Secure positioning in multiple verifier settings is considered in [7], who proved that security against multiple adversaries (adversaries at multiple locations) is only achievable in the bounded retrieval model. [27] use bounded retrieval model, and like us, they also take advantage of directional antennas to provide in-region security. However, they cannot provide security against adversaries that reside inside the region.

[26] proposed an in-region location verification that uses the inconsistencies between claimed location of the sensor (prover) and observations of their neighbor sensors to detect a false location claim. However, their security is dependent on other sensors’ trust, which is often not desirable.

Numerous distance upper bounding protocols have been proposed to date [4, 5, 10, 22]. However the only distance lower bounding protocol with provable security against three main kind of attacks is [28]. inRA uses the formal model and protocol constructions of [22] and [28] for its DUB and DLB components.

8 Concluding Remarks

We motivated and defined the problem of in-region authentication, and defined correctness and security of inRA protocols for a region \(\mathcal {R}\). We proposed an approach to constructing secure inRA protocols that uses distance bounding protocols to cover \(\mathcal {R}\) with a P-rect, and gave an efficient algorithm to optimize the P-rect by minimizing the total error. We also proposed a basic two-verifier protocol with provable properties. Our approach provides flexibility to define error functions that are suitable for particular applications, and increase accuracy by choosing more verifiers.

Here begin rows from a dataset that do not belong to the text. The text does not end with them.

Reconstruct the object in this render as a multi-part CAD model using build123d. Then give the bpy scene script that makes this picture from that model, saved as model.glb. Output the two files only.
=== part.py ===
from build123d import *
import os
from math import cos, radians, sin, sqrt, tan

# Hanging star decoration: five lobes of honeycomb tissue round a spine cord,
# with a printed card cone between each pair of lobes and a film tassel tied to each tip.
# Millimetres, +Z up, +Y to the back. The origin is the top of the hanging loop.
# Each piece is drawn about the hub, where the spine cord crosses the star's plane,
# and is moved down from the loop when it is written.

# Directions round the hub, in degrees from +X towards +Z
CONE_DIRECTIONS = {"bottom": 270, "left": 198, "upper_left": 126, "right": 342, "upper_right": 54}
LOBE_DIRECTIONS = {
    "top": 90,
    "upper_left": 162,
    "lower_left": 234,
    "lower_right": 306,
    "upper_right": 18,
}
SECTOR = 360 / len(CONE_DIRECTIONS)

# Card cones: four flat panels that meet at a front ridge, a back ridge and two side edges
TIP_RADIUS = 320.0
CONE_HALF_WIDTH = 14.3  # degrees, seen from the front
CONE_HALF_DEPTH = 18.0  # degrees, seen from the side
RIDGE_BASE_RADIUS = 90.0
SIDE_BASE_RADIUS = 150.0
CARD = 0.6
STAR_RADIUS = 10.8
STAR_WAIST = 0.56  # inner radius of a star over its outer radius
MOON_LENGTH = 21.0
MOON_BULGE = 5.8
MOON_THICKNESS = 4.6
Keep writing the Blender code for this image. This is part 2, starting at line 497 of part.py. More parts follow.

We showed error performance of our optimization algorithm on different shaped policy region and verified improved accuracy when the region is subdivided into two. Optimizing error under real life constraints on the location of verifiers, the number of verifiers, particular error function, and optimization in three dimensional spaces are challenging directions for future research.